A strategic pivot is underway in Sacramento as Steve Hilton, the former Downing Street aide and architect of David Cameron’s ‘common sense’ agenda, sets his sights on California. Hilton’s announcement signals more than a policy shift; it is a vector for foreign political warfare, a deployment of British operational doctrine into the heart of American governance.
Let’s assess the threat. Hilton, a seasoned operator with deep access to the machinery of British conservatism, brings a playbook honed in the crucible of UK austerity and welfare reform. His ‘common sense’ narrative is a misnomer. In reality, it is a systematic dismantling of government oversight and fiscal discipline. California, already fractured by ideological polarisation, becomes a laboratory for this experiment. The risk is not merely local but systemic: a proof of concept for dismantling state capacity that could be exported to other vulnerable economies.
The hardware here is not tanks but legislation. Hilton’s toolkit includes deregulation, tax cuts, and bureaucratic demolition. His focus on ‘overhaul’ suggests a rapid reorganisation of administrative structures, a tactic we in military intelligence term ‘dislocation’. By uprooting existing protocols, Hilton aims to destabilise the institutional memory of California’s civil service. This is a classic hostile actor move: degrade the opponent’s command and control.
Logistics play a critical role. Hilton’s campaign is funded by private capital, with links to Silicon Valley libertarians who view government as an impediment to market freedom. This mobilisation of resources outside traditional political channels is a new mode of warfare, one that targets the soft underbelly of democratic institutions. We are witnessing a hybrid operation: a former state official leveraging his network to execute a foreign ideology on American soil.

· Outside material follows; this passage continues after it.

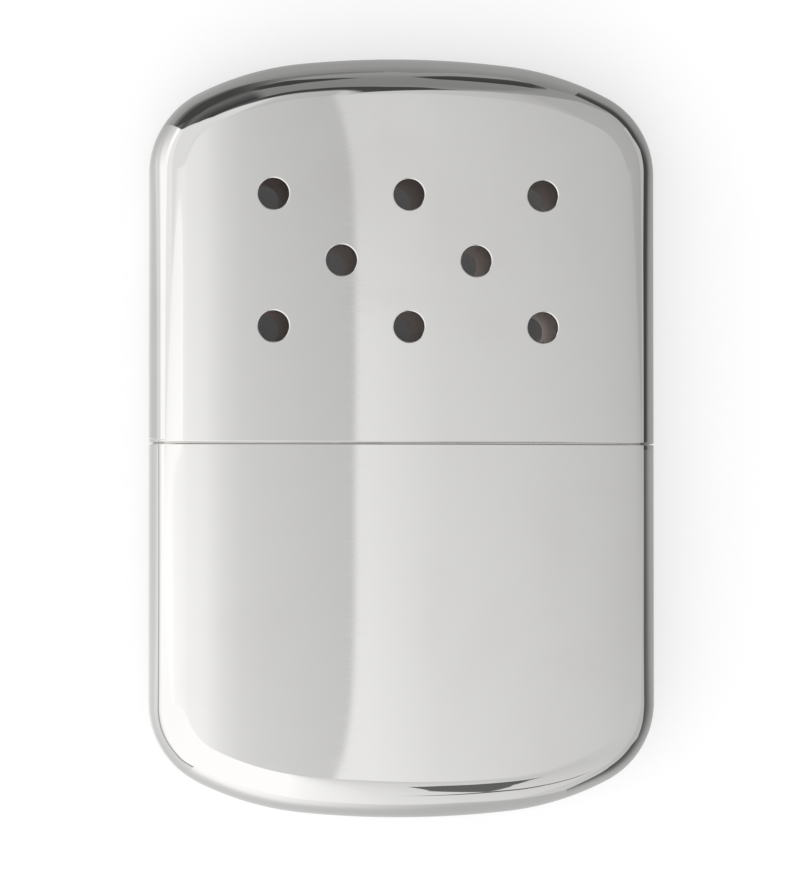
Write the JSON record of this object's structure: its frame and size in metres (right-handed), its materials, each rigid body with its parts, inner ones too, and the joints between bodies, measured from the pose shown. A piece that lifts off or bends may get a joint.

Intelligence failures are stark. California’s Democratic leadership has so far underestimated the resilience of this threat. They see a political opponent, not a strategic foe. The reality is that Hilton’s model, if successful, will create a template for other states and even nations. The British political establishment, adept at projecting soft power through the BBC and legal frameworks, has now found a guerilla vector.
Cyber warfare also looms. Hilton’s campaign will inevitably use data analytics to micro-target voters, exploiting the same vulnerabilities that allowed foreign interference in the 2016 election. Social media platforms, already compromised, will be weaponised to amplify the ‘common sense’ message. The threat vector is psychological: normalise radical policy by framing it as folk wisdom.
Finally, military readiness. While this is a political offensive, the implications for national security are dire. A weakened California, a state that hosts critical defence industries and intelligence hubs, becomes a soft target for hostile states. A deregulated economy may boost short-term GDP but at the cost of crippling regulatory safeguards on cybersecurity and counterintelligence.
In conclusion, Hilton’s pledge is not a quaint export of British ideas. It is a strategic assault on American governance. The response must be equally strategic. California must treat this as an intelligence operation: identify the networks, map the resources, and counter the narrative with hard data. Otherwise, we gift our adversaries a blueprint for subversion.